Consideration of the following is necessary to understand the operation of a junction circulator or isolator.

FERRITE REGION
A ferrite disk and the intersection of 3 transmission lines from the Y-junction is where the actual circulation occurs. In order to have a better understanding of this region, it is necessary to briefly discuss the concept of circulation and ferromagnetic resonance. A simple model can be used to explain how a junction circulator operates as shown in Figure 1.

 

A signal applied to a ferrite disk will generate two equal, circularly polarized counter-rotating waves that will rotate at velocities ω+ and ω-. The velocity of a circularly polarized wave as it propagates through a magnetically biased microwave ferrite material will depend on its direction of rotation. By selecting the proper ferrite material and biasing magnetic field the phase velocity of the wave traveling in one direction can be made greater than the wave traveling in the opposite direction. If a signal were applied at Port 1 the two waves will arrive in phase at Port 2 and cancel at Port 3. Maximum power transfer will occur from Port 1 to 2 and minimum transfer from Port 1 to 3, depending on the direction of the applied magnetic field. Due to the symmetry of the Y-Junction, similar results can be obtained for other port combinations. Externally the circulator seem to direct the signal flow clockwise or counterclockwise depending on the polarization of the magnetic biasing field.

When the ferrite material is magnetized the magnetic moments of the electrons precess at a frequency proportional to the biasing magnetic field. Ferromagnetic resonance occurs when a rotating RF magnetic field has the same direction and frequency as the precessing electrons in the ferrite material. The maximum coupling of the energy from the RF signal to the ferrite material will occur at ferromagnetic resonance. If the direction of rotation or the frequency of the RF signal is changed, minimum coupling will occur. A simplistic analogy can be used to explain these phenomena. It is easier for a person to pass items to an individual riding on a merry-go-round if he is running in the same direction and at the same speed while it is more difficult to pass them if both are moving in opposite directions.

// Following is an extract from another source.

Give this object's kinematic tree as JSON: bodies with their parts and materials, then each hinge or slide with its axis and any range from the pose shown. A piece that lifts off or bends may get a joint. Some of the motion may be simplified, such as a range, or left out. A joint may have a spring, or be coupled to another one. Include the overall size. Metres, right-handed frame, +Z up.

Biasing the junction circulator at ferromagnetic resonance is not desirable because the circulator would be extremely lossy. High insertion loss can also occur at very low biasing magnetic fields. This low field loss region arises from the fact that the applied magnetic field is not sufficient to fully saturate or align the individual magnetic domains of the ferrite material. Although high loss occurs in both the low field and ferromagnetic resonance areas low loss operation can still be obtained in the below and above resonance regions as shown in Figure 2.

 

COMPARISON OF ABOVE AND BELOW RESONANCE CIRCULATOR AND ISOLATOR DESIGNS

It should be noted that the following comparison applies principally to strip line junction circulators and isolators and is intended as a guide only.

OPERATING FREQUENCY

Above resonance (A/R) circulators and isolators can be designed to operate from 50 MHz to approximately 2.5 GHz. Although operation above this frequency can be achieved, impractical magnetic circuits are required in order to bias the ferrite material. Operation at frequencies below 50 MHz is difficult because the magnetic field the demagnetizing factors of the ferrite geometry do not allow proper biasing of the junction.

Below resonance (B/R) circulators and isolators are generally limited to operation above 500 MHz. Operation below this frequency is possible but generally more limited in performance. As the frequency is reduced the B/R region of operation diminishes as shown in Figure 3.

 

The lower magnetic field required for operation of the B/R junction is not sufficient to fully saturate the ferrite material, resulting in the low field loss region. The low field loss and ferromagnetic resonance regions merge together, thereby reducing or eliminating entirely the B/R region for ferrite operation. The B/R junction can operate at frequencies to approximately 30 GHz. Operation above this frequency is limited mainly by the strip line geometry. Waveguide circulators can be designed to operate at frequencies greater than 100 GHz.

BANDWIDTH

B/R junction characteristics allow broad bandwidth operation up to 100%. The A/R junction is generally limited to 40% maximum bandwidth.

TEMPERATURE

The A/R circulator or isolator can be temperature compensated using special magnetic materials. The magnetic properties of these materials change with temperature and are used to compensate for the ferrite junction temperature characteristics. Above 1 GHz, operation over a temperature range of -40°C to +85°C is common.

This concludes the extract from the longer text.